Your company logo is the essence of your business. It’s meant to relate everything the public should know about your business in a single visual form. Much like the insignias of Ancient Rome and heraldry of medieval nobles, a business logo also tells the world who you are and what you aim to achieve.
But what sets apart a great company logo from common examples? What’s the secret of creating memorable logos that have an immediate impact and recognition? Discover three simple secrets that ensured brand logos weren’t just enticing but also memorable for years after their conception. Whether these logos are hand-painted on walls or embossed with automatic foil stamping equipment, you’re bound to recognize the following brands because of these tenets.

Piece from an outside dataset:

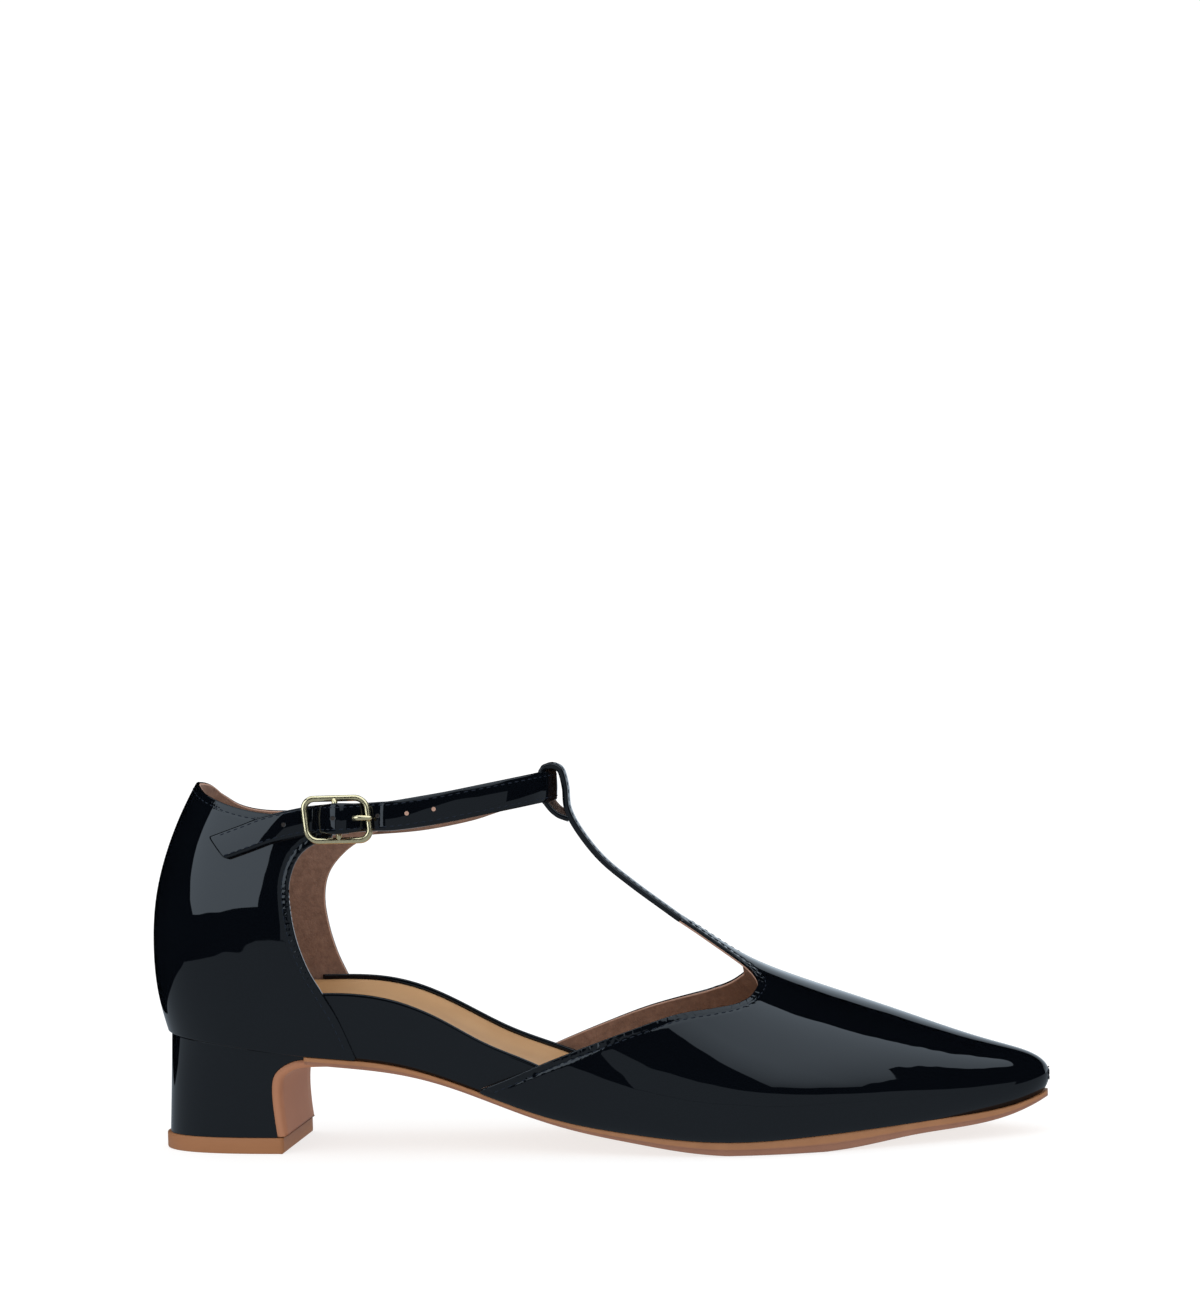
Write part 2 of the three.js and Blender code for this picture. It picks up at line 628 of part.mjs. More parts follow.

If you want your brand logo to be remembered, it has to be unique. Otherwise, people could glance at your logo and think of a competitor rather than your business. Although it could be tempting to join a design bandwagon, you’re going to be much better off finding a unique design that accurately captures the spirit of your company. Your design must be recognizable in any context and unmistakable in nearly every facet.
The Apple Logo
One of the best examples of a unique corporate symbol, the Apple logo was designed by Rob Janoff. The only direction he received from Apple founder Steve Jobs was not to develop a cute logo. Naturally, Janoff sought to bridge the name of the company with its design and came up with the iconic fruit symbol. The Apple logo remains one of the most unique in the world, all thanks to its small bite, which Janoff didn’t know played into an accidental pun between “bite” and “byte.”
Although uniqueness is an essential component of a memorable logo, making your symbol overly complicated isn’t the best way to go about it. Designers routinely encounter the phrase “keep it simple” during their careers, and the adage holds true. A complicated logo isn’t going to be memorable; it’s just going to look garish.
The Nike Swoosh
With or without text, the Nike Swoosh is instantly recognizable. The swooping emblem was designed by Carolyn Davidson in 1971, back when Nike was called Blue Ribbon Sports. Davidson was paid $35, or approximately $200 today, to create a logo that represented speed. The swoosh design conveys that message without the need of any adornment. Whether you see the Swoosh on a pair of shoes or your socks, you know they’re Nike and are therefore built for speed.
The final element of a successful and memorable logo is its staying power and its consistency. If your designer has done a good enough job, there’ll be no need to rebrand yourself and alter the logo in a significant way. But more importantly, you need to retain its essence throughout the years. In every ad, in every product, and every location you put that logo, it must maintain its basic design. By consistently using it, you ingrain it not just in the memory of individuals but society as a whole.
The Coca-Cola Letters
Easily one of the oldest logos in the world, Coca-Cola’s curvy lettering dates back to 1886 when Frank Robinson first designed it. The old-timey script reminds people of how long the company has been brightening up their lives with its beverages. Aside from a single year, the Coca-Cola logo has been virtually the same for over a hundred years, giving it a century of cultural impact.
Uniqueness, simplicity, and consistency are the three tenets to keep in mind. With them, your business logo may one day end up as a staple and a comforting reminder of human civilization and ingenuity.